‘No Time To Die’ Rings Up Best Bond Preview Box Office With $6.3M

United Artist Releasing/MGM/Eon’s No Time to Die clocked $6.3M from Thursday previews which began at 4PM, making it the best Bond domestic preview number ever, 19% ahead of Spectre‘s $5.25M six years ago.

The figure also exceeds the preview nights of previous 007 Daniel Craig movies Skyfall ($4.6M off midnight shows) and Quantum of Solace ($2.5M off 8PM showtimes0.

While No Time to Die‘s number is lower than last Thursday’s $11.6M charted by Venom: Let There Be Carnage; the second best preview night during the pandemic after Black Widow‘s $13.2M, note that Venom skewed more broadly with Hispanic and Latino audiences and younger. Bond is dependent on older adult audiences, and should they show up this weekend, than the pic will overindex. Spectre saw an audience that was 29% over 45 and 15% over 55. As we previously reported, NRG has observed that the Covid comfort levels for the older moviegoing demo have improved.

Conservative estimates for No Time to Die, which was delayed 19 months due to Covid, are in the $55M-$60M-range in U.S./Canada; $150M WW for its second global weekend. Anything higher relies on a significant amount of walk-up business, however, the pic’s advance ticket sales on Fandango are already the best for Bond and ahead of Venom: Let There Be Carnage. The domestic openings for previous 007 Craig titles are Skyfall (the franchise record at $88.3M), Spectre ($70.4M), Quantum of Solace ($67.5M) and Casino Royale ($40.8M).

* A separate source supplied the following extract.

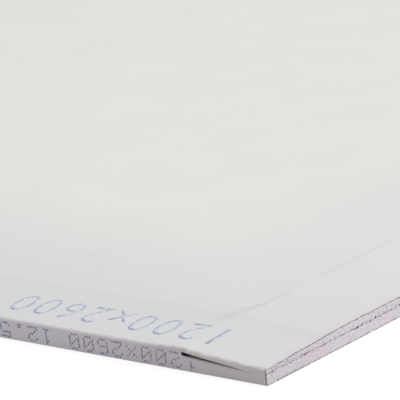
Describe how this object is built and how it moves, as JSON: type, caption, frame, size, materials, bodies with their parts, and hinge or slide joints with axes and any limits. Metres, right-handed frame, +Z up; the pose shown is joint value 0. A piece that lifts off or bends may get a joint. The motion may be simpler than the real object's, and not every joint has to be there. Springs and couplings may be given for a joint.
{
  "type": "plasterboard sheet with tapered edges",
  "caption": "Flat gypsum plasterboard sheet with a wrapped face paper, a back paper, tapered long edges, and sawn short ends whose face layer is bent down over a glued wedge kerf.",
  "frame": {"origin": "under the middle of the sheet, at the underside of the back paper", "axes": "+X along the sheet's length, +Y across its width, +Z up out of the finish face"},
  "size_m": [2.6, 1.2, 0.0125],
  "materials": {
    "gypsum": "matte, fine cast gypsum with pores, sawn at the ends",
    "face_paper": "smooth matte off-white board liner",
    "back_paper": "matte unbleached grey-brown board liner"
  },
  "bodies": {
    "root": {"gypsum_core": "gypsum", "face_paper": "face_paper", "back_paper": "back_paper"}
  },
  "joints": []
}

Overseas box office for No Time to Die to date is estimated to be north of $150M via a majority of Universal, and a handful of MGM territories.

As we reported yesterday, the 25th Bond’s delayed brand promo campaign which includes Aston Martin, Chopard, Triumph motorcycles and more is delivering $150M in cross-ad value. That doesn’t include global P&A spend.

Sony, which cedes its Imax and PLF screens on Venom 2 to Bond stateside, is seeing a first week for the Marvel sequel of $109.7M after a $3.4M Thursday at 4,225 theaters.